Lacking in satisfaction, Ralph Waldo Emerson dug up his dead boy. Lacking in appropriateness, they name buildings in honor of those still living. Couldn’t I write a short series of phrases about myself for my car’s rear window? It wouldn’t yet be about my death. It could be a pithy weekly report. Would anyone read it? Must they be a captive audience at a stop light? Would they paint out my messages if they could? If enough people did as I did, spray paint cans in the front seat of most cars would become de rigueur.

Of course, my death will not be news to me. The digging, naming, and spraying are only as effective as the living, us, can make them. The shovel, the plaque, and the paint will break, fall, and erode.

Tuesday, August 18, 2009

WVA 500, WA 0

 

1:48 PM 8/18/2009

The Governor of West Virginia recently proposed a five hundred dollar bonus for all full-time state workers. This proposal is at odds with the prevailing recession wisdom that state employees of whatever state are to be laid off, or receive no salary raises of any kind for at least two years, and lose ground in state-supported health insurance programs, and be subject to furlough without pay of days to weeks in length, and, in general, show devout appreciation for having a job.

This appreciation must come about even if the jobs do not provide for a car, food stamps are desired, across a river one can do better on welfare, and plush vacation time and retirement time are not as suspected. Good salaries are also alleged. The hourly rate can be $8.60. Others receive $9 to $11 per hour. West Virginia’s officials recalibrated many state salaries since the salaries had fallen close to or underneath minimum wage.

West Virginian state workers, then, are lucky to be doing so well. They number 56,000 in a state population of 1,802,000. The state workers are reputed to be too many in number. The state workers support the least foreign born citizenry in the USA. The entire state's citizenry has low per capita income. It is so low that only Mississippi and Arkansas are less on this score. The West Virginia income earners live in no town greater than 50,000 in population. West Virginia has mountains and coal.
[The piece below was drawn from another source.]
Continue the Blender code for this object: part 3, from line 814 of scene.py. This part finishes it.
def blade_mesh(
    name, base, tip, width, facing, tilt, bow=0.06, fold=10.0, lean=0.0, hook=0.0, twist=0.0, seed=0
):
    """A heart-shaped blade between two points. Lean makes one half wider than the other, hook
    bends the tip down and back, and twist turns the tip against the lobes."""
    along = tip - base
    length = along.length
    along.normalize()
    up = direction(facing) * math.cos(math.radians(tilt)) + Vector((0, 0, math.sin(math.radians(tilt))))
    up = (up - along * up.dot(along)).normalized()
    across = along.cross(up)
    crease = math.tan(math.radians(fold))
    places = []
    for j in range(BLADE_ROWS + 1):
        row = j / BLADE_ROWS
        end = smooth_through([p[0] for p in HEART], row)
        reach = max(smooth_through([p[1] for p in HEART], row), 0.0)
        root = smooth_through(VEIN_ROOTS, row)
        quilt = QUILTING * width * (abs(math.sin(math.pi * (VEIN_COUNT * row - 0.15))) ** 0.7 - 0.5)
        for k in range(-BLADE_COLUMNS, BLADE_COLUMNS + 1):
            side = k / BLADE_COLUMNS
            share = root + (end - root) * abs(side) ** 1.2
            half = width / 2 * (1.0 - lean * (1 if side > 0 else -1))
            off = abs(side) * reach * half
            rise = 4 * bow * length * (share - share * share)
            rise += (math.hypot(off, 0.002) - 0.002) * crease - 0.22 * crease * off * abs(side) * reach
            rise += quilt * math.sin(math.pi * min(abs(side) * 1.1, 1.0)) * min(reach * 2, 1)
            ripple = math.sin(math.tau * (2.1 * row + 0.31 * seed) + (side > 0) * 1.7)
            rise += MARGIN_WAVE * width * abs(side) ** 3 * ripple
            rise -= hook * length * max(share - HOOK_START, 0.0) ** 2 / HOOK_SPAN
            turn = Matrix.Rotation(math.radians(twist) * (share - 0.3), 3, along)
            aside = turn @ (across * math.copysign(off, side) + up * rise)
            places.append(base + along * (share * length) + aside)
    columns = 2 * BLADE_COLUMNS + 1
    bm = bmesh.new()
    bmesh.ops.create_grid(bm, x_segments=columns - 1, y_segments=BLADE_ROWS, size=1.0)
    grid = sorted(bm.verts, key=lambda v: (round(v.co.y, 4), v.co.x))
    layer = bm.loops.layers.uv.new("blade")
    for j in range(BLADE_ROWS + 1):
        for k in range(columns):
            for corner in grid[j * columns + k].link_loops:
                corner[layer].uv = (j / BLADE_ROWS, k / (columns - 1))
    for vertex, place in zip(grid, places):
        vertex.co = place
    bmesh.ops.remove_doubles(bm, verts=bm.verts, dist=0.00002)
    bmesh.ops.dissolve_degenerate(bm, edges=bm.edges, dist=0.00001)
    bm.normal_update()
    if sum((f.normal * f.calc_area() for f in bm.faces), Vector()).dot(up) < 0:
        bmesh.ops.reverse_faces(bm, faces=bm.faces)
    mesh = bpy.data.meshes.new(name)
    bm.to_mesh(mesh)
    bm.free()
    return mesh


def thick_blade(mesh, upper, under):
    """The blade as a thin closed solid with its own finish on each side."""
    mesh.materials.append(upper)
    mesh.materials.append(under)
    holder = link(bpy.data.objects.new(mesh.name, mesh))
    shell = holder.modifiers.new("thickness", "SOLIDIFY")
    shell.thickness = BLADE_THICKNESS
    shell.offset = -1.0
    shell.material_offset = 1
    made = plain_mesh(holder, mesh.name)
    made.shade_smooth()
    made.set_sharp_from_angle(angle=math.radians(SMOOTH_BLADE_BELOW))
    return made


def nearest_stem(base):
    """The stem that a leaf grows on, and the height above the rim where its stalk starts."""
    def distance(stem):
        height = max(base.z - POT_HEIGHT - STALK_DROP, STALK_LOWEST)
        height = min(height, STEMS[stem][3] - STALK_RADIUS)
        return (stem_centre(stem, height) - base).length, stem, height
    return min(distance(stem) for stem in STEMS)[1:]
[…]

Mountains there are, also, in the State of Washington. Not many of Washington's state employees are in the mountains. There are 66,000 state employees. They support a population of 6,500,000. Sixty percent of the population is to be found in or near Seattle. The state population has 10% foreign born. The population has a per capita income of $41,000. Seattle and environs are home to Boeing, Microsoft, Amazon, Nordstrom’s, Starbucks, the University of Washington, Costco, and various firms of high technology, biotechnology, and biochemistry. Seattle proper has around 500,000 people. Neither the populace not the business pays taxes as do most in the elsewhere of the USA. There is no personal income tax. There is no corporate tax. There are property taxes and sales taxes. As a whole, Washington has the worst tax structure in the USA. That is to say, it is not "progressive".
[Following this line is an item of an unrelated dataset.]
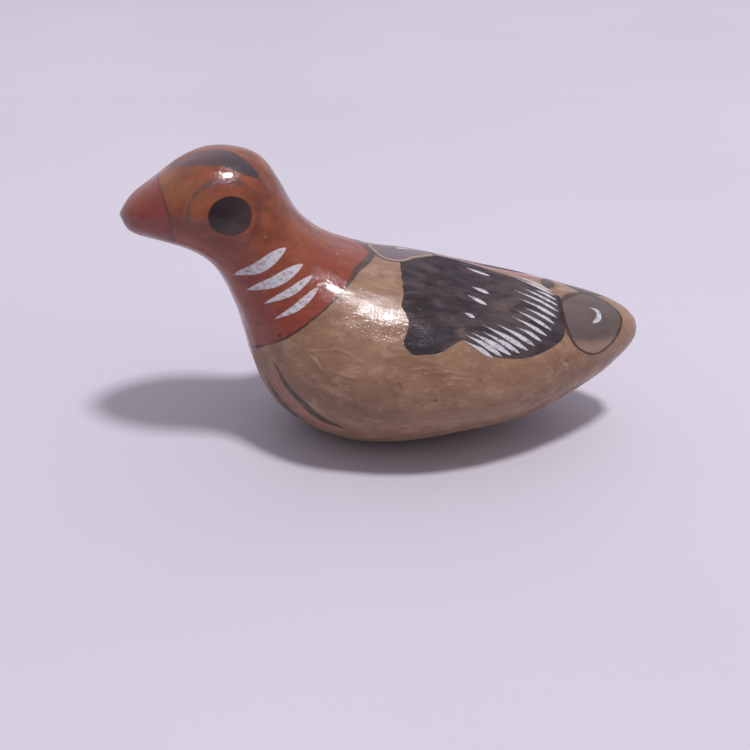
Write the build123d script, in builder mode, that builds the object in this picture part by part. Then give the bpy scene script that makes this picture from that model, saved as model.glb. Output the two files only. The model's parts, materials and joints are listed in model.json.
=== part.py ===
from build123d import *
import os

# Bird-shaped clay ocarina: two pressed shells joined on the bird's middle plane, closed at the
# tail by a lump of clay that holds the windway. The bird faces -X, its left side is -Y, and it
# stands on z = 0 with the middle of its length at x = 0. All sizes are in millimetres.

# ---- clay thicknesses ----
WALL = 4.0  # pressed shell
COIL_THICK = 1.6  # strips of soft clay pressed along the inside of the joints
SEAM_COIL_WIDTH = 8.0
TAIL_COIL_WIDTH = 5.0

# ---- outer form ----
# Each station is an ellipse square to the middle plane, given by its point on the back (x, z),
# its point on the belly (x, z) and half its width.
BEAK_TIP = (-77.0, 66.6)
STATIONS = [
    ((-75.3, 69.8), (-75.4, 64.0), 3.9),
    ((-70.5, 74.6), (-70.5, 61.2), 9.8),
    ((-62.5, 80.4), (-59.8, 58.9), 15.0),
    ((-54.5, 85.2), (-54.8, 56.6), 17.2),
    ((-45.5, 86.8), (-50.8, 53.2), 18.0),
    ((-36.8, 84.0), (-46.5, 46.2), 17.9),
    ((-31.5, 77.0), (-44.1, 39.0), 17.8),
    ((-26.3, 67.7), (-42.0, 30.6), 19.6),
    ((-19.2, 60.8), (-39.2, 20.2), 24.4),
    ((-11.0, 56.5), (-34.3, 10.6), 30.4),
    ((-2.0, 53.6), (-24.8, 3.4), 34.8),
    ((12.0, 50.6), (-3.0, -0.9), 38.0),
    ((31.0, 46.2), (28.5, 2.8), 34.2),
    ((50.0, 42.8), (51.0, 9.2), 24.4),
    ((65.5, 39.2), (67.5, 18.4), 12.8),
    ((73.4, 35.4), (74.8, 24.8), 5.2),
]
TAIL_TIP = (77.0, 29.6)

# ---- chamber ----
CHAMBER_FIRST, CHAMBER_LAST = 2, 15  # the stations that the chamber runs between

# ---- whistle in the tail: an upright windway whose window opens on the right flank ----
TAIL_JOINT_X = 52.0  # plane where the tail lump meets the shells
WINDWAY_EXIT = (TAIL_JOINT_X, 20.2, 26.0)
WINDWAY_RUN = (25.0, -21.0, 4.0)  # from its exit at the window out to its mouth at the tail tip
WINDWAY_THICK = 1.8
WINDWAY_HEIGHT = 7.5
WINDOW_LENGTH = 7.0  # along the jet of air
WINDOW_HEIGHT = 9.0
WINDOW_MID_Z = 26.5
WINDOW_INNER_Y = 8.0  # where its cut starts, inside the chamber
LABIUM_Y = 25.2  # edge that splits the jet
LABIUM_RAMP_LENGTH = 9.0
LABIUM_RAMP_RISE = 7.4
BLOCK_DEPTH = 8.0  # clay block that forms the windway's inner side
BLOCK_LENGTH = 20.0

# ---- finger holes, one under each finger on the right flank: (x, z, radius) ----
FINGER_HOLES = [(-14.0, 25.0, 3.5), (1.0, 20.0, 3.2), (16.0, 18.5, 3.5), (30.0, 19.0, 3.1)]

FAR = 120.0  # larger than the bird, for cutting tools


def profile_point(point):
    """The point of the middle plane at (x, z)."""
    x, z = point
    return Vector(x, 0, z)


def station_plane(back, belly):
    """Plane through a station's back and belly points, square to the middle plane."""
    rise = profile_point(back) - profile_point(belly)
    middle = (profile_point(back) + profile_point(belly)) / 2
    return Plane(origin=middle, x_dir=(0, 1, 0), z_dir=Vector(0, 1, 0).cross(rise))


def bird_form(stations, inset, first_end=None, last_end=None):
    """Smooth solid through the stations, each one drawn in by inset, with optional end points."""
    sections = []
    for back, belly, half_width in stations:
        half_height = (profile_point(back) - profile_point(belly)).length / 2
        with BuildSketch(station_plane(back, belly)) as section:
            Ellipse(half_width - inset, half_height - inset)
        sections.append(section.sketch)
    if first_end:
        sections.insert(0, Vertex(*profile_point(first_end)))
    if last_end:
        sections.append(Vertex(*profile_point(last_end)))
    with BuildPart() as form:
        loft(sections=sections)
    return form.part


def slab(low, high):
    """Box between two opposite corners."""
    low, high = Vector(*low), Vector(*high)
    with BuildPart() as box:
        with Locations((low + high) / 2):
            Box(*(high - low))
    return box.part


# ---- the bird's outer form, standing on a flat foot ----
with BuildPart() as bird:
    add(bird_form(STATIONS, 0, BEAK_TIP, TAIL_TIP))
    split(bisect_by=Plane.XY, keep=Keep.TOP)

# ---- the chamber, and the same form one coil smaller ----
chamber_stations = STATIONS[CHAMBER_FIRST:CHAMBER_LAST]
chamber = bird_form(chamber_stations, WALL)
coiled_chamber = bird_form(chamber_stations, WALL + COIL_THICK)

# ---- the window, with the ramp of the labium in front of it ----
window_back_x = TAIL_JOINT_X - WINDOW_LENGTH
with BuildPart() as window:
    with BuildSketch(Plane.XY.offset(WINDOW_MID_Z - WINDOW_HEIGHT / 2)):
        with BuildLine():
            Polyline(
                (TAIL_JOINT_X, WINDOW_INNER_Y),
                (TAIL_JOINT_X, FAR),
                (window_back_x - LABIUM_RAMP_LENGTH, FAR),
                (window_back_x - LABIUM_RAMP_LENGTH, LABIUM_Y + LABIUM_RAMP_RISE),
                (window_back_x, LABIUM_Y),
                (window_back_x, WINDOW_INNER_Y),
                close=True,
            )
        make_face()
    extrude(amount=WINDOW_HEIGHT)

# ---- the pressed shells ----
with BuildPart() as left_shell:
    add(bird.part)
    add(chamber, mode=Mode.SUBTRACT)
    split(bisect_by=Plane.XZ, keep=Keep.TOP)
    split(bisect_by=Plane.YZ.offset(TAIL_JOINT_X), keep=Keep.BOTTOM)
left_shell.part.label = "left_shell"

with BuildPart() as right_shell:
    add(bird.part)
    add(chamber, mode=Mode.SUBTRACT)
    split(bisect_by=Plane.XZ, keep=Keep.BOTTOM)
    split(bisect_by=Plane.YZ.offset(TAIL_JOINT_X), keep=Keep.BOTTOM)
    add(window.part, mode=Mode.SUBTRACT)
    for hole_x, hole_z, hole_radius in FINGER_HOLES:
        with BuildSketch(Plane((hole_x, 0, hole_z), x_dir=(1, 0, 0), z_dir=(0, 1, 0))):
            Circle(hole_radius)
        extrude(amount=FAR, mode=Mode.SUBTRACT)
right_shell.part.label = "right_shell"

# ---- clay strips pressed along the inside of the two joints ----
seam_half = SEAM_COIL_WIDTH / 2
tail_coil_x = TAIL_JOINT_X - TAIL_COIL_WIDTH
with BuildPart() as seam_coil:
    add(chamber)
    add(coiled_chamber, mode=Mode.SUBTRACT)
    add(slab((-FAR, -seam_half, 0), (tail_coil_x, seam_half, FAR)), mode=Mode.INTERSECT)
seam_coil.part.label = "seam_coil"

with BuildPart() as tail_coil:
    add(chamber)
    add(coiled_chamber, mode=Mode.SUBTRACT)
    add(slab((tail_coil_x, -FAR, 0), (TAIL_JOINT_X, FAR, FAR)), mode=Mode.INTERSECT)
    add(window.part, mode=Mode.SUBTRACT)
tail_coil.part.label = "tail_coil"

# ---- the tail lump, with the windway and the bed of its block ----
windway_across = Vector(0, 0, 1).cross(Vector(*WINDWAY_RUN))
windway_plane = Plane(origin=WINDWAY_EXIT, x_dir=windway_across, z_dir=WINDWAY_RUN)
with BuildPart() as windway:
    with BuildSketch(windway_plane):
        Rectangle(WINDWAY_THICK, WINDWAY_HEIGHT)
    extrude(amount=FAR / 2, both=True)

block_middle = -(WINDWAY_THICK + BLOCK_DEPTH) / 2
with BuildPart() as block_bed:
    with BuildSketch(windway_plane):
        with Locations((block_middle, 0)):
            Rectangle(BLOCK_DEPTH, WINDWAY_HEIGHT)
    extrude(amount=BLOCK_LENGTH, both=True)

with BuildPart() as mouthpiece:
    add(bird.part)
    split(bisect_by=Plane.YZ.offset(TAIL_JOINT_X), keep=Keep.TOP)
    add(windway.part, mode=Mode.SUBTRACT)
    add(block_bed.part, mode=Mode.SUBTRACT)
mouthpiece.part.label = "mouthpiece"

with BuildPart() as fipple_block:
    add(block_bed.part)
    split(bisect_by=Plane.YZ.offset(TAIL_JOINT_X), keep=Keep.TOP)
fipple_block.part.label = "fipple_block"

# ---- written out ----
os.makedirs("parts", exist_ok=True)
for piece in (left_shell, right_shell, seam_coil, tail_coil, mouthpiece, fipple_block):
    export_step(piece.part, f"parts/{piece.part.label}.step")
    print(piece.part.label, round(piece.part.volume), piece.part.bounding_box())
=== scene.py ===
import json
import math

import bmesh
import bpy
import numpy as np
from mathutils import Matrix, Vector


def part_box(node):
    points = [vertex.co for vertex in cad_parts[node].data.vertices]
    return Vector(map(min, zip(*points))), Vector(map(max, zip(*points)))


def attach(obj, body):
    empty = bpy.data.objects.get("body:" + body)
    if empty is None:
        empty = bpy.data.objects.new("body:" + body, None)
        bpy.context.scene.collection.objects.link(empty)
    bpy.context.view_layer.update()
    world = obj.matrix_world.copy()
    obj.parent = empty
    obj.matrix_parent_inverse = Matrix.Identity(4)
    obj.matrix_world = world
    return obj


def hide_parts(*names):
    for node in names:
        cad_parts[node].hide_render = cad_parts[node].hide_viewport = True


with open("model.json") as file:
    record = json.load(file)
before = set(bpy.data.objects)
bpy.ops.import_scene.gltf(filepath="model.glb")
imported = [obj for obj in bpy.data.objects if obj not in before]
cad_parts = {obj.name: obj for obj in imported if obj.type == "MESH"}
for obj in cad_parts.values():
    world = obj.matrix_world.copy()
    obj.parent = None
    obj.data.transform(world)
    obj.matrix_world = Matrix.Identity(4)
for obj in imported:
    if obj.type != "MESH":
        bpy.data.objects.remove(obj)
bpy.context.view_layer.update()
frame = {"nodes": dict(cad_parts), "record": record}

# A burnished and slip-painted clay bird. Sizes of the body and of the painting are in millimetres;
# Blender's own lengths are in metres. The beak points to -X and the bird's left side to -Y.
MM = 0.001
FAR = 50.0
RNG = np.random.default_rng(7)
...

Such regression has led to no use of a state surplus in Washington. Prior to the recession, Washington legislators spoke of having too many state employees. It was felt by some legislators and candidates that privatization of the state government's functions was the way to go. Regardless of prior notions, after the recession came about, they decided to get in step with the prevailing recessionary wisdom in regard to state employees.

Apart from the prevalence, they sought to cut off health care assistance to the poor. As a substitute, they decided more roads and upkeep of current roads was the way to go. Be it noted, lesser numbers of state citizens could or would need use of the roads. They would be unemployed. State workers, too, could be found closer to home in the unemployment lines. Washington doesn't tax supermarket food. Nevertheless, a woman of nobility once made the remark that cake was good enough for hunger pangs. This enunciation transposed to Washington's highway budget items would translate into "let them eat concrete".

So it goes in politics. In West Virginia the Governor looked like Santa Claus at first. Then other state officials thought retirees and teachers ought to get a bonus too. Then the Governor assumed a fiscal responsibility posture or pose and said whoa to such budget busting generosity. Then he said the bonus for state workers could be resurrected sometime in the future. He had already said no pay increases for state workers for the next two years. He is a Democrat. The legislators are mostly of the Democratic Party.

She is a Democratic governor in Washington. Most of the legislators are of the Democratic Party. With the recession looming, she supported salary increases for state employee unions. Then, of course, that had to be rescinded. No resurrection of this cost cutting measure has been witnessed. She had campaigned against a privatization candidate to the tune of she wouldn't be as bad as he. State employees supported her candidacy.

In Washington the recession is an excuse to confirm the sense of the injustice of being forced to have a state payroll for state employees. Perhaps money spent on concrete is quite all right. But to pay people via taxes to do whatever it is that they do is too much to stomach. It goes against the regressive grain of the Washington citizens who endorse backsliding, deterioration, lapses, retreat, and defeat.

If a diet of concrete harms them, let them work at McDonald's or they can enter the prison system however they want to do so. Why should anyone even get a bonus? The bankers among us can address this question. If the highway construction worker, relatively few in number, spend time on guard rails studying Nature's delights, well whose to say the furtherance of a presumed sense of ecological awareness can be criticized?

The hostility, derision, insolence, revulsion, intolerance, discrimination, and all around revulsion expressed to, for, and of state workers or employees should be given its due. The state workers or employees should then take leave of state employment by means of their own volition. Let them put in the privates. Replace those that were supposedly only doing with those than must help. Substitute a class of community given by business concerns. They are experts in giving suffering as a byproduct of who they are. Buy low, sell high, always. Make it yield a return. Is there enough bottom to the apoplectic line?

This line is a slim one for the separation of people. From one person to another across lines was a way of getting it done. With privates its how to jump the chasm. People will be people. They are bold, silly, and they suffer. Here and there, forlorn and sad. Yet, aren't they human beings?